Perhaps it's balance—a good mix of leadership and youth. A strong foundation on which the team builds from mixed with a changing cast of professional veterans and new youth. Consider the 1992 Blue Jays: The teams had a core made of a nice mix of youth—Jon Olerud, Roberto Alomar, Juan Guzman, Todd Stottlemeyer—and veteran leadership—Joe Carter, Devon White, Jack Morris.

A solid corp. But look at the changes made from 1992 to 1993. The DH was changed from Dave Winfield to Paul Molitor, both good veterans. SS Manny Lee was let go for veteran Tony Fernandez. Veteran Kelly Gruber was let go for veteran Ed Sprague. Journeyman Candy Maldanado was exchanged for much-journeyed Ricky Henderson. Aging closer Tom Henke was exchanged for younger Duane Ward. Veteran Dave Steib was replaced by veteran Dave Stewart. And a young Pat Hentgen came in when Jimmy Key left for the Yankees.

So, in 1993, the Blue Jays still had their core intact, and changed the supporting cast with a good mix of veterans and youth. And they won again.

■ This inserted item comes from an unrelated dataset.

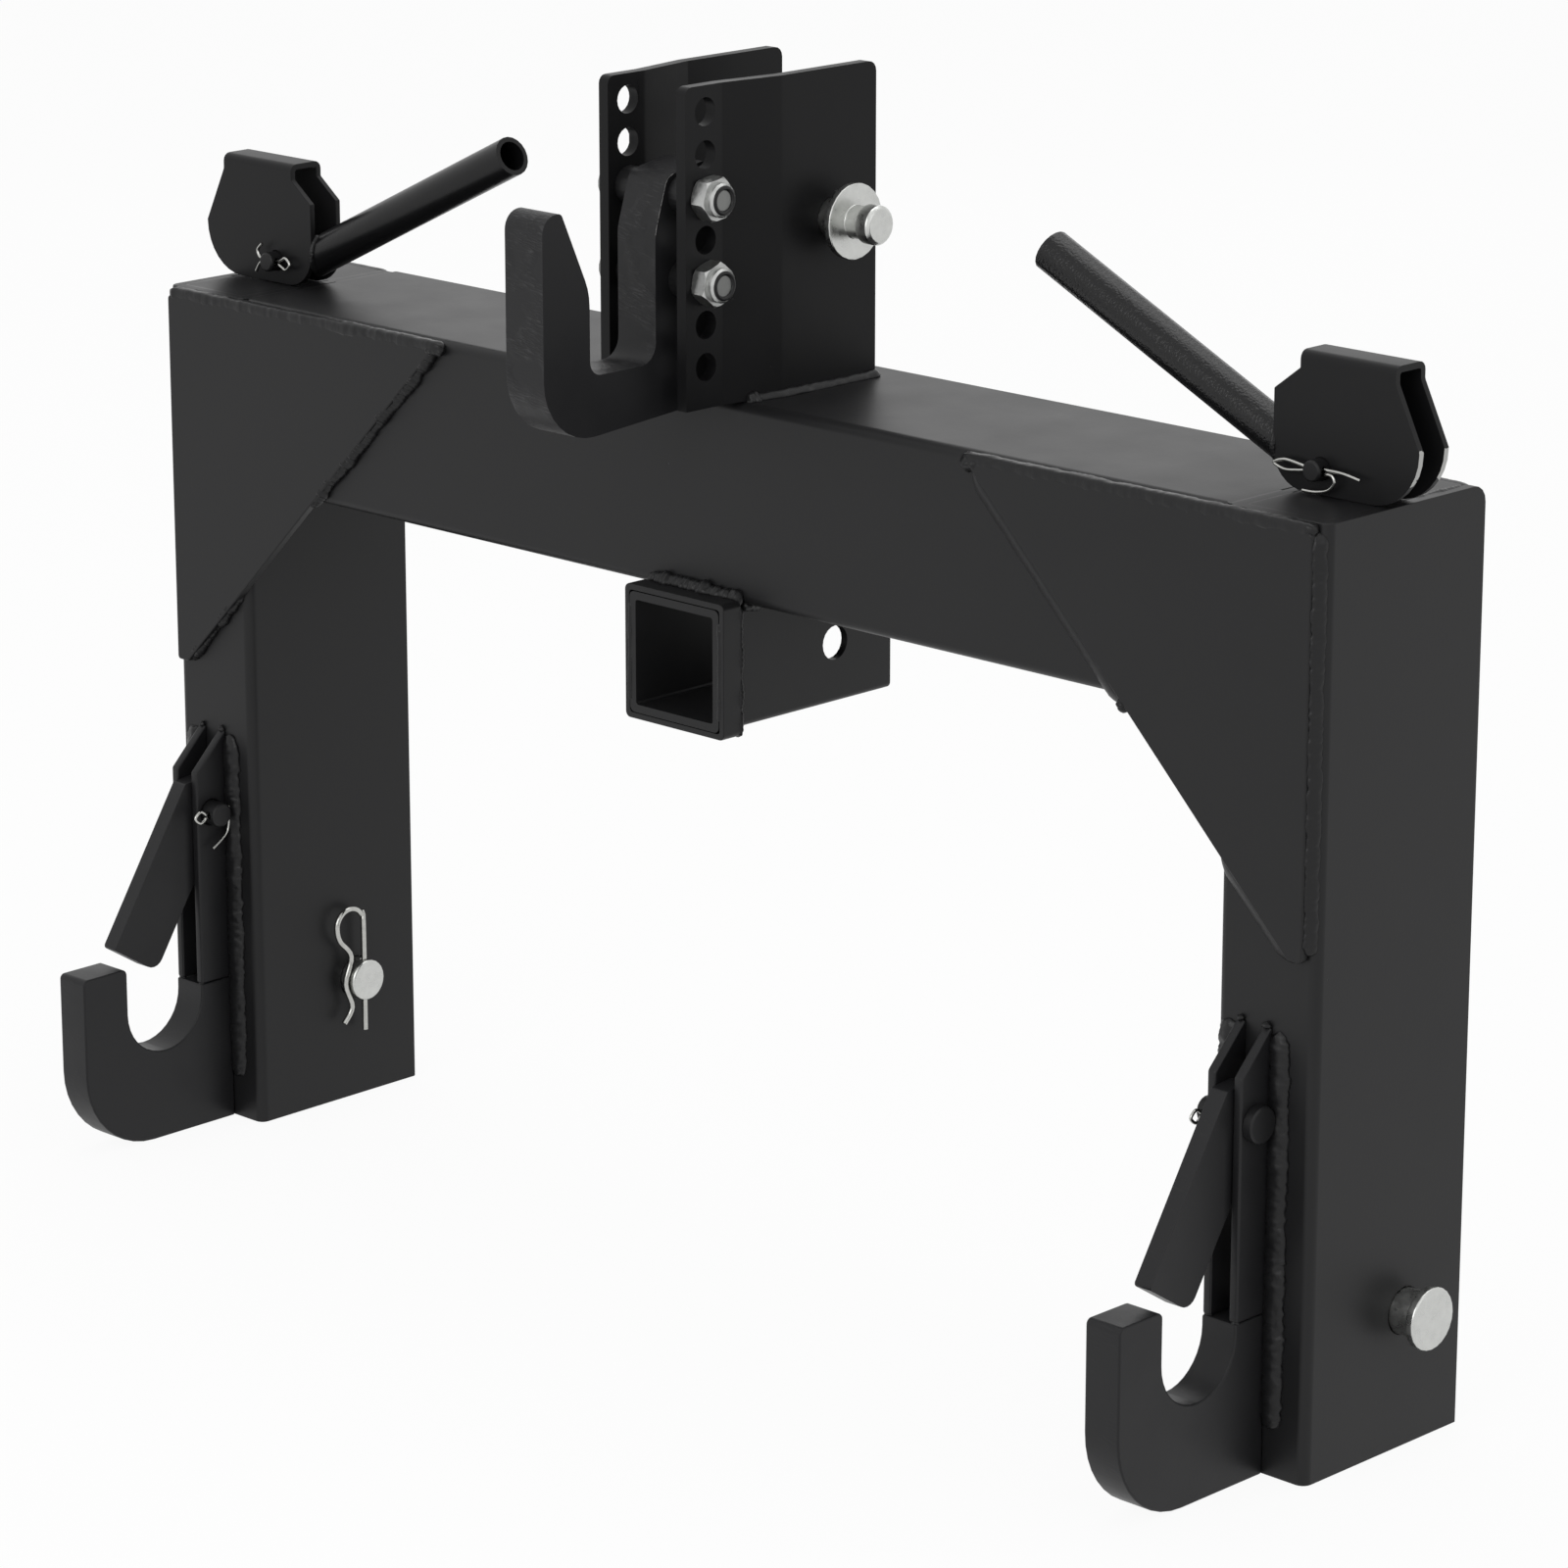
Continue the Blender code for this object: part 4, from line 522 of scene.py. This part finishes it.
# Weld bead under the coat: a fillet of overlapping puddles along a path, swelling, wandering and ragged
beadForm = {"stepsPerPuddle": 4, "sway": 0.012, "swell": 0.007, "crumble": 0.0034, "endPower": 0.35, "endLeast": 0.12,
            "trough": 0.9, "sides": 16}
beadTree = newTree("weldBead", {"Width": "NodeSocketFloat", "Puddle": "NodeSocketFloat", "Ripple": "NodeSocketFloat",
                                "Lumps": "NodeSocketFloat", "Grain": "NodeSocketFloat", "Fullness": "NodeSocketFloat",
                                "Wander": "NodeSocketFloat", "Seed": "NodeSocketFloat",
                                "Finish": "NodeSocketMaterial"})
given = addNode(beadTree, "NodeGroupInput").outputs
asCurve = addNode(beadTree, "GeometryNodeMeshToCurve", {"Mesh": given["Geometry"]})
step = addNode(beadTree, "ShaderNodeMath", {0: given["Puddle"], 1: beadForm["stepsPerPuddle"]},
               operation="DIVIDE")
fine = addNode(beadTree, "GeometryNodeResampleCurve", {"Curve": asCurve.outputs["Curve"],
                                                       "Length": step.outputs[0]}, mode="LENGTH")
upright = addNode(beadTree, "GeometryNodeSetCurveNormal", {"Curve": fine.outputs["Curve"]}, mode="Z_UP")
at = addNode(beadTree, "GeometryNodeInputPosition")
sway = addNode(beadTree, "ShaderNodeTexNoise", {"Vector": at.outputs["Position"], "W": given["Seed"],
                                                "Scale": 1 / beadForm["sway"], "Detail": 1}, noise_dimensions="4D")
centred = addNode(beadTree, "ShaderNodeVectorMath", {0: sway.outputs["Color"], 1: (0.5, 0.5, 0.5)},
                  operation="SUBTRACT")
scaled = addNode(beadTree, "ShaderNodeVectorMath", {0: centred.outputs["Vector"], "Scale": given["Wander"]},
                 operation="SCALE")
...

Does the same apply to the late 90s Yankees?

To some degree, yes. The 1998 Yankees had a very solid core of players, both youthful—Derek Jeter, Jorge Posada, Andy Pettitte, Mariano Rivera—and veteran—Paul O'Neill, Scott Brosius, David Cone, David Wells, Orlando Hernandez, all of which remained with the team throughout the 1998-2000 championship run. They also had a variety of role players.

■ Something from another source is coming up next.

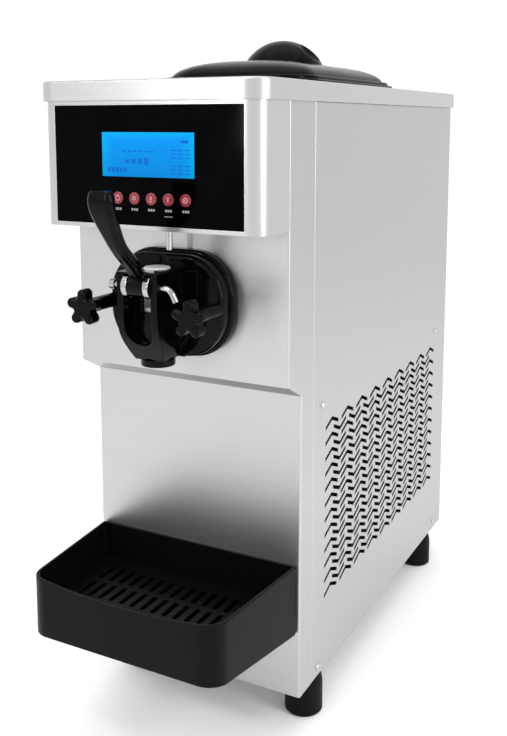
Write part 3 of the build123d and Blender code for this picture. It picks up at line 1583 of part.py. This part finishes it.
# ---------------------------------------------------------------- electrics
# Power box and the appliance inlet in the rear panel.
box_x = -20.0
box_y = front_y + 400.0
box_size = (110.0, 74.0)
box_height = 90.0
with BuildPart() as power_box:
    with BuildSketch(Plane.XY.offset(base_z + pan_sheet)):
        with Locations((box_x, box_y)):
            RectangleRounded(*box_size, 4)
    extrude(amount=box_height)
    fillet(power_box.faces().sort_by(Axis.Z)[-1].edges(), 2)
save(power_box, "power_box")

inlet_depth = 24.0
inlet_flange = 3.0
inlet_wall = 2.5
blade_root_y = rear_y - 16.0
blade_places = [(inlet_x - 7, inlet_z - 2), (inlet_x + 7, inlet_z - 2), (inlet_x, inlet_z + 3)]
with BuildPart() as power_inlet:
    with BuildSketch(facing_front(rear_y + inlet_flange)):
        with Locations((inlet_x, inlet_z)):
            RectangleRounded(inlet_width + 12, inlet_height + 8, inlet_flange)
    extrude(amount=inlet_flange)
    with BuildSketch(facing_front(rear_y + 1)):
        with Locations((inlet_x, inlet_z)):
            Rectangle(inlet_width, inlet_height)
    extrude(amount=inlet_depth + 1)
    with BuildSketch(facing_front(rear_y + inlet_flange + 1)):
        with Locations((inlet_x, inlet_z)):
            Rectangle(inlet_width - 2 * inlet_wall, inlet_height - 2 * inlet_wall)
    extrude(amount=rear_y + inlet_flange + 1 - blade_root_y, mode=Mode.SUBTRACT)
    with BuildSketch(facing_front(blade_root_y)):
        with Locations(*blade_places):
            Rectangle(2, 4)
    extrude(amount=-14)
save(power_inlet, "power_inlet")
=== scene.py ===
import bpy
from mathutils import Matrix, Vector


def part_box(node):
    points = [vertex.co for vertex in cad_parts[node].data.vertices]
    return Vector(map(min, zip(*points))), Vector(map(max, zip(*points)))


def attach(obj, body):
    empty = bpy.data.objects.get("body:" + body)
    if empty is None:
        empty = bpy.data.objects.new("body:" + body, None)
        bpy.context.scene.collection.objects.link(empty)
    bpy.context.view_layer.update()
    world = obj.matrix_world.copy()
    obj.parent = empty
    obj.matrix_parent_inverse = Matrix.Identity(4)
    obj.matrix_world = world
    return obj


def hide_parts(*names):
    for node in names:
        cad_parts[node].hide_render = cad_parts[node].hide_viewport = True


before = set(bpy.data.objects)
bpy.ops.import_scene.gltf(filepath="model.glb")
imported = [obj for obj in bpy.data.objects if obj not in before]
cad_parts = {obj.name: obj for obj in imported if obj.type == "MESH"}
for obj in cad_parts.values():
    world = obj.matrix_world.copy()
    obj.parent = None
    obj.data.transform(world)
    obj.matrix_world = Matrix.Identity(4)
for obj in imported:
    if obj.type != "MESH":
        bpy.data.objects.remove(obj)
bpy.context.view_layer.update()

from math import pi, radians

import bmesh
import bpy
from mathutils import Matrix, Vector

# ---------------------------------------------------------------- stainless casing
# The folded panels, the cover and the display housing: 1.5 mm stainless sheet, grit-brushed to a
# satin and cleaned. The bends are tight, and the panels meet at narrow dark seams.
MM = 0.001


def tint(hex_value):
    """Linear RGBA of an sRGB hex value."""
    channels = [int(hex_value[i:i + 2], 16) / 255 for i in (0, 2, 4)]
    return [c / 12.92 if c <= 0.04045 else ((c + 0.055) / 1.055) ** 2.4 for c in channels] + [1.0]


def add_node(tree, kind, inputs=(), **settings):
    """A node with its settings; an input is a value or the output socket that it is linked to."""
    made = tree.nodes.new(kind)
    for name, value in settings.items():
        setattr(made, name, value)
    for name, value in dict(inputs).items():
        if isinstance(value, bpy.types.NodeSocket):
            tree.links.new(value, made.inputs[name])
        else:
            made.inputs[name].default_value = value
    return made


def new_material(name, shader_values):
    """A material, its tree and its shader, with the values that are the same all over set on the shader."""
    made = bpy.data.materials.new(name)
    made.use_nodes = True
    shader = made.node_tree.nodes["Principled BSDF"]
    for socket, value in shader_values.items():
        shader.inputs[socket].default_value = value
    return made, made.node_tree, shader


def finished(name, tones, gloss, marks_mm, relief_mm, edge_mm, shader_values):
    """A material whose colour, roughness and relief follow one noise.

    tones and gloss are each a low and a high end, marks_mm is the size of the marks on x, y and z,
    relief_mm is how deep they are, and edge_mm is the radius that edges are broken to.
    """
    made, tree, shader = new_material(name, shader_values)
    place = add_node(tree, "ShaderNodeTexCoord")
    scaled = add_node(
        tree,
        "ShaderNodeMapping",
        {"Vector": place.outputs["Object"], "Scale": [1 / (size * MM) for size in marks_mm]},
    )
    marks = add_node(
        tree, "ShaderNodeTexNoise", {"Vector": scaled.outputs["Vector"], "Scale": 1.0, "Detail": 2.0}
    )
    spread = {"Value": marks.outputs["Fac"], "From Min": 0.3, "From Max": 0.7}
    mixed = add_node(tree, "ShaderNodeMapRange", spread)
    tone = add_node(tree, "ShaderNodeValToRGB", {"Fac": mixed.outputs["Result"]})
    for stop, colour in zip(tone.color_ramp.elements, tones):
        stop.color = tint(colour)
    rough = add_node(tree, "ShaderNodeMapRange", {**spread, "To Min": gloss[0], "To Max": gloss[1]})
    edge = add_node(tree, "ShaderNodeBevel", {"Radius": edge_mm * MM}, samples=4)
    relief = add_node(
        tree,
        "ShaderNodeBump",
        {
            "Height": marks.outputs["Fac"],
            "Distance": relief_mm * MM,
            "Strength": 0.4,
            "Normal": edge.outputs["Normal"],
        },
    )
    tree.links.new(tone.outputs["Color"], shader.inputs["Base Color"])
    tree.links.new(rough.outputs["Result"], shader.inputs["Roughness"])
    tree.links.new(relief.outputs["Normal"], shader.inputs["Normal"])
    return made


def coat(material, *node_names):
    """Gives CAD nodes a material."""
    for name in node_names:
        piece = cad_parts[name]
        if not piece.material_slots:
            piece.data.materials.append(material)
        for held in piece.material_slots:
            held.material = material


# Grit 240 lines are a few hundredths of a millimetre apart: drawn near 1 mm so that they show.
casing_steel = finished(
    "brushed_stainless_steel",
    ("b4b5b7", "b8b9ba"),
    (0.36, 0.39),
    (120.0, 120.0, 0.9),
    0.0001,
    0.25,
    {"Metallic": 1.0},
)
coat(casing_steel, "front_shell", "right_side_panel", "left_side_panel", "rear_panel")
cover_steel = finished(
    "brushed_stainless_cover",
    ("bdbec0", "c1c2c3"),
    (0.27, 0.30),
    (120.0, 120.0, 0.9),
    0.0001,
    0.7,
    {"Metallic": 1.0},
)
coat(cover_steel, "top_cover", "display_housing")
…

In 1996, left field was mostly played by Chad Curtis, the DH was Darryl Strawberry and Joe Girardi played backup catcher. The next year, Curtis and Strawberry were out, replaced by the younger prospects Ricky Ledee and Shane Spencer as well as the veteran Chili Davis. David Wells was replaced by Roger Clemens. They won again.

In 2000, Hideki Irabu would be replaced by Danny Neagle, and Spencer, who would remain with the team as a backup would give way to David Justice. And while Ricky Ledee still played a part in left field, he played on 62 games, leaving a bunch of playing time to veteran Glenallen Hill. David Cone, ineffective and with nagging injuries, made way partially for Ramiro Mendoza. And Joe Girardi would be replaced with the younger Chris Turner.

In short, the Yankees, just like the Blue Jays, kept their core intact. They added some veteran leadership and some youth.

And possibly that is part of the secret to winning repeated championships. That being: A professional core with the drive and stamina to maintain the desire to win again, (Carter, Alomar, Morris on the Blue Jays; Jeter, O'Neill, Rivera on the Yankees), and a mix of fresh blood and solid veterans.

But is that it? Well no. We can't forget the other, obvious one. Health. To remain healthy in the game of baseball for 180 games or so, 2 times, is remarkable. And both the 1992-1993 Blue Jays and the 1998-2000 Yankees were able to keep their core in tact for the majority of the games. And that is probably the most important thing to creating any dynasty: Keeping your core players healthy.

The Rex Sox of the mid-2000s, was no doubt an impressible array of teams. But they were unable to win consecutive championships. Why?

Well, after the Red Sox won in 2004 with a relatively healthy bunch of guys, the next season Keith Foulke and Curt Schilling had terrible seasons as they battled injuries all year. Foulke went from 83 IP and 2.17 ERA to 45.2 IP and 5.93 ERA in 2005. Schilling went from 3.28 ERA with 226.1 IP to 5.69 ERA to 96.1 IP. Also, Kevin Millar, injured in 2005, saw his batting average drop 25 points from 2004 to 2005. His home runs dropped from 18 to 9. His OPS+ in 2004 was 117; in 2005 it was 98.

And the same goes for the 2007 Red Sox. J. D. Drew and David Ortiz played in 140 and 149 games respectively in 2007. The following year, they both played in only 109 games. (To say nothing of Manny Ramirez—the straw that stirred the Red Sox drink—who played his way out of town after only 100 games.) Curt Schilling, who on 2007 had a 3.87 during the regular season and a 3.00 ERA in the postseason with 3 wins, missed the entire 2008 season. Mike Lowell, after a .321 BA, 21 HR, 120 RBI season in 2007, had an injury-filled .274 BA, 17HR, 73 RBI 2008 season.

So what's the secret to repeating? Overall, probably luck is one of the main things. That aside, the most important things are 1. Keeping the nucleus of your team healthy, and 2. Surrounding those guys with a rotating and complementary mix of youth and experience.

So can the Yankees do it again? The Yankees still have a solid core to build around: Jeter, Posada, Pettitte, Cano, Rodriguez and Rivera, who have been around a while and who have won. And, in the offseason, the Yankees added Javier Vasquez, Curtis Granderson and Nick Johnson. They also are adding 25-year-old Brett Gardner to the everyday lineup and are letting 23-year-old Phil Hughes take the fifth spot in the rotation.

So, a very solid core group of players...a solid mix of youth and veteran free agents. If they can stay healthy, that would be exactly the recipe needed to win again.